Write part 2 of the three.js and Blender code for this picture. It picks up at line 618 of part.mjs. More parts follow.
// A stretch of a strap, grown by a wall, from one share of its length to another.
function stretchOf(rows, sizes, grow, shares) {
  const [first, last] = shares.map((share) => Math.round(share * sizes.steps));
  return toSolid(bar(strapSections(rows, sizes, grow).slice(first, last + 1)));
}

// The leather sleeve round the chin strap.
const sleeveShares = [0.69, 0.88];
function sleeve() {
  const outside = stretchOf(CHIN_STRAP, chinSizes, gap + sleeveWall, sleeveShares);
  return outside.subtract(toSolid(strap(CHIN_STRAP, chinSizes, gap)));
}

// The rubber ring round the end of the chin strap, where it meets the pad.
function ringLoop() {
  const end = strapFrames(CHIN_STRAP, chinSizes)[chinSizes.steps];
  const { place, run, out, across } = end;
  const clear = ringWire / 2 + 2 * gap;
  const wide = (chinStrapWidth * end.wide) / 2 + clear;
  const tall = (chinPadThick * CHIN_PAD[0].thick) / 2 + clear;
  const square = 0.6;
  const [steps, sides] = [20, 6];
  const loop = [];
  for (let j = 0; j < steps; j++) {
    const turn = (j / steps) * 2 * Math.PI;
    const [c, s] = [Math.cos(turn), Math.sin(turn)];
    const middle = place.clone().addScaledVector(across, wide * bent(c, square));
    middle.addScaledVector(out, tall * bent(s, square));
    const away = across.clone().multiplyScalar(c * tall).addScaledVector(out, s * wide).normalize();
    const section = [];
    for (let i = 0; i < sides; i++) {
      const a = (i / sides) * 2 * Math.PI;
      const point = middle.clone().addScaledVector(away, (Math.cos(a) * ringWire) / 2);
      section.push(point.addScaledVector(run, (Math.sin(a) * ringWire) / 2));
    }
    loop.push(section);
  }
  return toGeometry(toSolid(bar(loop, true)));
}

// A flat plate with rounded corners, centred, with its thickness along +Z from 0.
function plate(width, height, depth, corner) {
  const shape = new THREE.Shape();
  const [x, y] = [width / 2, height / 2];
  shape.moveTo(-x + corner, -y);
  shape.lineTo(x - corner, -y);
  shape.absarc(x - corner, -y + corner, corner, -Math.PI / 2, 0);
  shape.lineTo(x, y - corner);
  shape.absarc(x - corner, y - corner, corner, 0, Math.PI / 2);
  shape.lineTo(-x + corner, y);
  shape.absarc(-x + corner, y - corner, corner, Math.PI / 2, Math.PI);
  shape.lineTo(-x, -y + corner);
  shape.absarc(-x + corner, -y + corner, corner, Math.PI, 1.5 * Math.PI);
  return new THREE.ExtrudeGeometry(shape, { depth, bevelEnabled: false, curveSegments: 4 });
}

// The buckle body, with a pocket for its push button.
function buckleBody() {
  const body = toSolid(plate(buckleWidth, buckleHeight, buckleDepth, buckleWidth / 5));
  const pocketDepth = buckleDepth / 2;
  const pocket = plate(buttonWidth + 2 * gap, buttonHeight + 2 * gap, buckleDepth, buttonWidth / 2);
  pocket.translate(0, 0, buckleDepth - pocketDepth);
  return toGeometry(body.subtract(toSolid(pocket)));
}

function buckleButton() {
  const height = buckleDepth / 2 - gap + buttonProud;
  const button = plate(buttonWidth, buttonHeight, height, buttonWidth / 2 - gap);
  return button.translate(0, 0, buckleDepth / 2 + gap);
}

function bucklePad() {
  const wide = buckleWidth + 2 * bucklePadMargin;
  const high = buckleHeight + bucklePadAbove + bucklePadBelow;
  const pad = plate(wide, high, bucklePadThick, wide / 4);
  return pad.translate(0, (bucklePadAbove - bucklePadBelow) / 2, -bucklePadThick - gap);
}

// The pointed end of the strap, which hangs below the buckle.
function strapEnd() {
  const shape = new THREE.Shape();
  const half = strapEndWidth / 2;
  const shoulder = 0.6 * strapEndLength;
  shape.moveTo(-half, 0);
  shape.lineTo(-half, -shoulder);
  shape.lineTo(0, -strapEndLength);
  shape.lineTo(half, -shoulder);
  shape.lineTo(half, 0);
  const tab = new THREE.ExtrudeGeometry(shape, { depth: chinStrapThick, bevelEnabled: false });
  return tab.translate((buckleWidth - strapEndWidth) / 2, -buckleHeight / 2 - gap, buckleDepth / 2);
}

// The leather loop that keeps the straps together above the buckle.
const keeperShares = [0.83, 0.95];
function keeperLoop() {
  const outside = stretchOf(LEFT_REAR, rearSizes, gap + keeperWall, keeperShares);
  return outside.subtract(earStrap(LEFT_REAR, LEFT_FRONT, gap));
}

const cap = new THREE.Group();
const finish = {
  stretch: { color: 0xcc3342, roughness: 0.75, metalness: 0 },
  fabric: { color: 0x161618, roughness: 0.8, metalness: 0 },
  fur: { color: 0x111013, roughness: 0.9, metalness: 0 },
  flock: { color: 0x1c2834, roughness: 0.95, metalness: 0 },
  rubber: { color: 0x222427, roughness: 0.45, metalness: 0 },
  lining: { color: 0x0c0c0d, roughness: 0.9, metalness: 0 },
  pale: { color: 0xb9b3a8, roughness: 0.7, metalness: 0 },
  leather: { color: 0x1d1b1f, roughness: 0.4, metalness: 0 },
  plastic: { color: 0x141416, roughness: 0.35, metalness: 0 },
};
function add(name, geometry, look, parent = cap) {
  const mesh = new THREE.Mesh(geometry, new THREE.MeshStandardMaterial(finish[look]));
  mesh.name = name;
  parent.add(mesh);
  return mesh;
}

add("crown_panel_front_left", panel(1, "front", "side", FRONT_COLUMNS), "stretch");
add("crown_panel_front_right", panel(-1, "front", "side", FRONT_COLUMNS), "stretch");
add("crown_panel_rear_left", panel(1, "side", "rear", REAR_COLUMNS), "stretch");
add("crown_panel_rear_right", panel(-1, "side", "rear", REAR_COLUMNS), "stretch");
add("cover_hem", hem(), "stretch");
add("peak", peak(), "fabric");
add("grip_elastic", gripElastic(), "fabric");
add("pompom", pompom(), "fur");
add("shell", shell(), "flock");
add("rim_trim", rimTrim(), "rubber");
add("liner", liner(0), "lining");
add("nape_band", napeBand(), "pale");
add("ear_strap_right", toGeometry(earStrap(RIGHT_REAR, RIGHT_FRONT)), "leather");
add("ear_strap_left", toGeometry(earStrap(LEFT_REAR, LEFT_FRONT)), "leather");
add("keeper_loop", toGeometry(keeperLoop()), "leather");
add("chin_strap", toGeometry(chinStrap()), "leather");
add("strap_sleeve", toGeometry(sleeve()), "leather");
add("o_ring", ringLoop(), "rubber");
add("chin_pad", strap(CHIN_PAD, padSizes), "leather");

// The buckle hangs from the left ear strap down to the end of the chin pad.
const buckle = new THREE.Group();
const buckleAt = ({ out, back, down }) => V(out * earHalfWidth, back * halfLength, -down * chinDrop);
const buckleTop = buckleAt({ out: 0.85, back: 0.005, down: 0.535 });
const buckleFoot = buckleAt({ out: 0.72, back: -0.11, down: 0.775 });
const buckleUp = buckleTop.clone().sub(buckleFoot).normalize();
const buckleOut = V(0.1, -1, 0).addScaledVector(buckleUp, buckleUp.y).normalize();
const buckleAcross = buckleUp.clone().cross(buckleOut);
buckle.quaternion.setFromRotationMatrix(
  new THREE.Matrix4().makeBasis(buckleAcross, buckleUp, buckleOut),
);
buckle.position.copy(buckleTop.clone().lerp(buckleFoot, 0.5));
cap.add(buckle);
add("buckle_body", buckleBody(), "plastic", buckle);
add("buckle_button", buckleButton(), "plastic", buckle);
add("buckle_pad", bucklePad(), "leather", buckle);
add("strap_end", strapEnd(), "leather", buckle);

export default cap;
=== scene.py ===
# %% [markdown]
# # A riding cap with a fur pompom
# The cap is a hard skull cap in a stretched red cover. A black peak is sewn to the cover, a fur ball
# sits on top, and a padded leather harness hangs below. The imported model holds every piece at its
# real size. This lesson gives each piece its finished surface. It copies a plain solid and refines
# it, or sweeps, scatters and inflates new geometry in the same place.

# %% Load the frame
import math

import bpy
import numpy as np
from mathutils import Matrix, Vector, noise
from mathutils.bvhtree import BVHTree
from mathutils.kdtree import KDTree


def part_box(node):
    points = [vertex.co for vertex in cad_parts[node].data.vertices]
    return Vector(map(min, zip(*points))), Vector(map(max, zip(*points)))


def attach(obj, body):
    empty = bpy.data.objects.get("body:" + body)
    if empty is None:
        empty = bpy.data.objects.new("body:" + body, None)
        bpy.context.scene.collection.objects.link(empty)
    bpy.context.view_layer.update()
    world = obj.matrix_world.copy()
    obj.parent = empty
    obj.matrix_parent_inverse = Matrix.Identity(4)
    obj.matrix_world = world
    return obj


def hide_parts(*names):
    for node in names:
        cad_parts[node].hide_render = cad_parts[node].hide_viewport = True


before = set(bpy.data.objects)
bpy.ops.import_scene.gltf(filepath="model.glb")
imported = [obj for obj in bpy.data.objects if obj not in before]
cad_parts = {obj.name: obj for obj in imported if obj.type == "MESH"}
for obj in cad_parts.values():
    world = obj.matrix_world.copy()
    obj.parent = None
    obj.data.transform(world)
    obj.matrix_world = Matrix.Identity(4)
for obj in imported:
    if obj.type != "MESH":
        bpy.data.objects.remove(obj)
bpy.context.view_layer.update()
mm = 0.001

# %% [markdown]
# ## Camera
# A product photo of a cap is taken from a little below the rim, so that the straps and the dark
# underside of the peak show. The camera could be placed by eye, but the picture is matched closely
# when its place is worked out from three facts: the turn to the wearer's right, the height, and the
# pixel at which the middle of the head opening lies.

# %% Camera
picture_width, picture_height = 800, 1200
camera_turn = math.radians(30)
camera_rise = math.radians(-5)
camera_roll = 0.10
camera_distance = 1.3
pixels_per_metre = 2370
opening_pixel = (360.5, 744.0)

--

TASK =
In the listing above, find the line containing "the chin pad." and the line containing "points = [vertex.co". Output them and every line between, exactly, and nothing else.

OUTPUT FOR THIS TASK =
// The buckle hangs from the left ear strap down to the end of the chin pad.
const buckle = new THREE.Group();
const buckleAt = ({ out, back, down }) => V(out * earHalfWidth, back * halfLength, -down * chinDrop);
const buckleTop = buckleAt({ out: 0.85, back: 0.005, down: 0.535 });
const buckleFoot = buckleAt({ out: 0.72, back: -0.11, down: 0.775 });
const buckleUp = buckleTop.clone().sub(buckleFoot).normalize();
const buckleOut = V(0.1, -1, 0).addScaledVector(buckleUp, buckleUp.y).normalize();
const buckleAcross = buckleUp.clone().cross(buckleOut);
buckle.quaternion.setFromRotationMatrix(
  new THREE.Matrix4().makeBasis(buckleAcross, buckleUp, buckleOut),
);
buckle.position.copy(buckleTop.clone().lerp(buckleFoot, 0.5));
cap.add(buckle);
add("buckle_body", buckleBody(), "plastic", buckle);
add("buckle_button", buckleButton(), "plastic", buckle);
add("buckle_pad", bucklePad(), "leather", buckle);
add("strap_end", strapEnd(), "leather", buckle);

export default cap;
=== scene.py ===
# %% [markdown]
# # A riding cap with a fur pompom
# The cap is a hard skull cap in a stretched red cover. A black peak is sewn to the cover, a fur ball
# sits on top, and a padded leather harness hangs below. The imported model holds every piece at its
# real size. This lesson gives each piece its finished surface. It copies a plain solid and refines
# it, or sweeps, scatters and inflates new geometry in the same place.

# %% Load the frame
import math

import bpy
import numpy as np
from mathutils import Matrix, Vector, noise
from mathutils.bvhtree import BVHTree
from mathutils.kdtree import KDTree


def part_box(node):
    points = [vertex.co for vertex in cad_parts[node].data.vertices]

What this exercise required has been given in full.